There are a few other patterns held within the grid. I found it easier to find the pattern by changing which way the terms were summed. As you can see, I rearrange the order of the ${{n(\varphi)}}C{k(\varphi)}$ terms, making the $\varphi_1, \varphi_2, \ldots {\varphi} _{th}$
$\varphi_1, \varphi_2, … \varphi _{th} $ terms somewhat arbitrary (depending on the grid structure rather than concrete values).
Now, you can see a clearer pattern for the $ k(\varphi) $ more easily, now that they’re more aligned. It’s value is one less than the current summation index value (the $\varphi$th term, up to $z_{end}$).
$$ k(\varphi) = \varphi - 1 $$
Now, we just have to determine $n(\varphi)$. It’s slightly harder because it depends on the $z$th term and the $\varphi$th term. In other words, it depends on the $z$th term we’re adding to in the Fibonacci sequence and the value of the summation index, $\varphi$.
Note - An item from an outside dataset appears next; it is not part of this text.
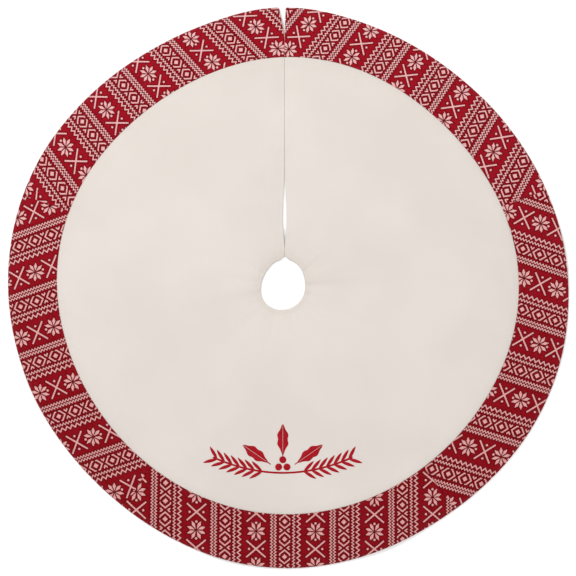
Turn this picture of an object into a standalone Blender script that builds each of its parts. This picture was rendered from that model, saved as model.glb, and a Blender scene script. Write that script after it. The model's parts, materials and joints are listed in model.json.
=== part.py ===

$$ n(\varphi) = z - \varphi $$
Or, more accurately
$$ n(\varphi, z) = z - \varphi $$
Now we have all of the missing parts! Putting it all together, we obtain
$$ F(z) = Fib(z) = \sum_{\varphi=1}^{z_{end}\ =\ round(\frac{z}{2})} {_{n(\varphi, z)\ =\ z - \varphi}}C _{k(\varphi)\ =\ \varphi - 1} $$
Or, more succinctly
$$ F(z) = \sum_{\varphi=1}^{round(\frac{z}{2})}{_{z - \varphi}}C _{\varphi - 1} $$
Does this equation give us the $z$th term of the Fibonacci sequence by adding up terms of Pascal’s triangle? Yes! It conforms to the original goal.
Let $z = 9$. We obtain
$$ F(9) = \sum_{\varphi=1}^{5}{_{9 - \varphi}}C _{\varphi - 1} $$
$$ =\ _{9 - 1}C _{1 - 1} + \ _{9 - 2}C _{2 - 1} + \ _{9 - 3}C _{3 - 1} + \ _{9 - 4}C _{4 - 1} + \ _{9 - 5}C _{5 - 1} $$
$$ =\ _{8}C _{0} + \ _{7}C _{1} + \ _{6}C _{2} + \ _{5}C _{3} + \ _{4}C _{4} $$
$$=\ 1 + 7 + 15 + 10 + 1$$
$$=\ 34$$
Did make a proof? No. Although I can’t conclusively say so, I want to believe that this works for any $n\ |\ n \in \mathbb{N}$.